A cynic, of course, might spot that Truss has been spending a lot of time in America and its big-money pro-Trump institutions. If you’re looking to get on the US speaker circuit and stay in with the money behind Trump, you can’t hedge your bets – it’s Trump or bust. Might this have occurred to the former PM as she answered that question?

There was little in the rest of the wide-ranging discussion with Nelson to require the suspension of cynicism. Asked about the suspension of former deputy chair Lee Anderson from the Conservatives – which led to his defection to Reform – Truss said it “would be better” if he were still a member.

Truss was not forced to address the implications of what that would mean, as the reasons for Anderson’s suspension were barely addressed. In reality, Lee Anderson has said that “Islamists” had “got control” of Sadiq Khan, one of the country’s most senior and visible Muslim politicians – who is a two-term mayor of a liberal city, who has attended and supported LGBT events and spoken out repeatedly against antisemitism.

Saying Anderson should not have been suspended only lends legitimacy to more anti-Islamic hatred in British politics and greater malice. But that’s not Liz Truss’s problem, because while she may be still drawing an MP’s salary, she is as checked out of actual politics as it is possible to be.

But the lowest point was still to come. Truss, a former Lord chancellor, said she “wish[ed] for a world where the Supreme Court no longer exists”. The UK is not the US: our Supreme Court is not politically appointed, and it has no written constitution upon which to draw to vastly extend its power. In the UK, parliament is sovereign.

Checks and balances are an essential part of any democracy, but Truss acts as if she doesn’t know or believe that.

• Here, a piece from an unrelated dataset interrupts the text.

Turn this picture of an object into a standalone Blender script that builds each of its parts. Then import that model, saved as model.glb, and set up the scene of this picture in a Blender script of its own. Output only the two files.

Her premiership was as short as it was because she ignored every safety rail that existed to prevent disaster – she fired the Treasury permanent secretary, ignored the Office for Budget Responsibility, and barely consulted the Bank of England before ploughing on with her idiotic budget.

She is still asking why she didn’t know about some of the consequences of her own actions – why wasn’t she warned? – despite surely knowing she wasn’t because she made sure no-one could warn her.

Despite her best attempts to convince us all that she’s an idiot, Liz Truss knows something about how governments work. As well as foreign secretary and international trade secretary, she has been chief secretary to the Treasury, justice secretary and lord chancellor, and environment secretary. She was in the cabinet for nine years before becoming prime minister. 

As such, Truss must know on some level that what she’s saying in interviews like this one is nonsense. For all that she convinced herself it would be possible to do things faster as PM, it wasn’t. She knows government is slow, and hard, and she knows that no-one is going to scrap the Supreme Court.

Instead, she’s just self-indulgently boosting her own image with her imagined fanbase. Other serving MPs in the governing party might wonder if it would make Rishi Sunak’s life harder to be making these remarks, but such concerns are below Truss.

Truss has decided her future is best served by chasing the big bucks from the lunatic US right, and attempting to get some public appeal by leaning on the most basic kind of populist vibe – the same boring act that Sunak, Suella Braverman and Priti Patel engaged in every time they lean overly hard on “stop the boats”.

Liz Truss is the pub bore ex-PM. She’s not saying anything interesting or constructive, and she’s not trying to. She’s railing against her enemies, real and imagined, explaining why her failings aren’t her fault, and failing to notice when she’s lost the room.

Dealing with a pub bore isn’t hard: they are always best ignored. Liz Truss has no more political power, influence or future in the UK than any other pub bore. There is no need, then, for us to deal with her any differently. 

Sure, Liz, whatever. I need to get back to my table now.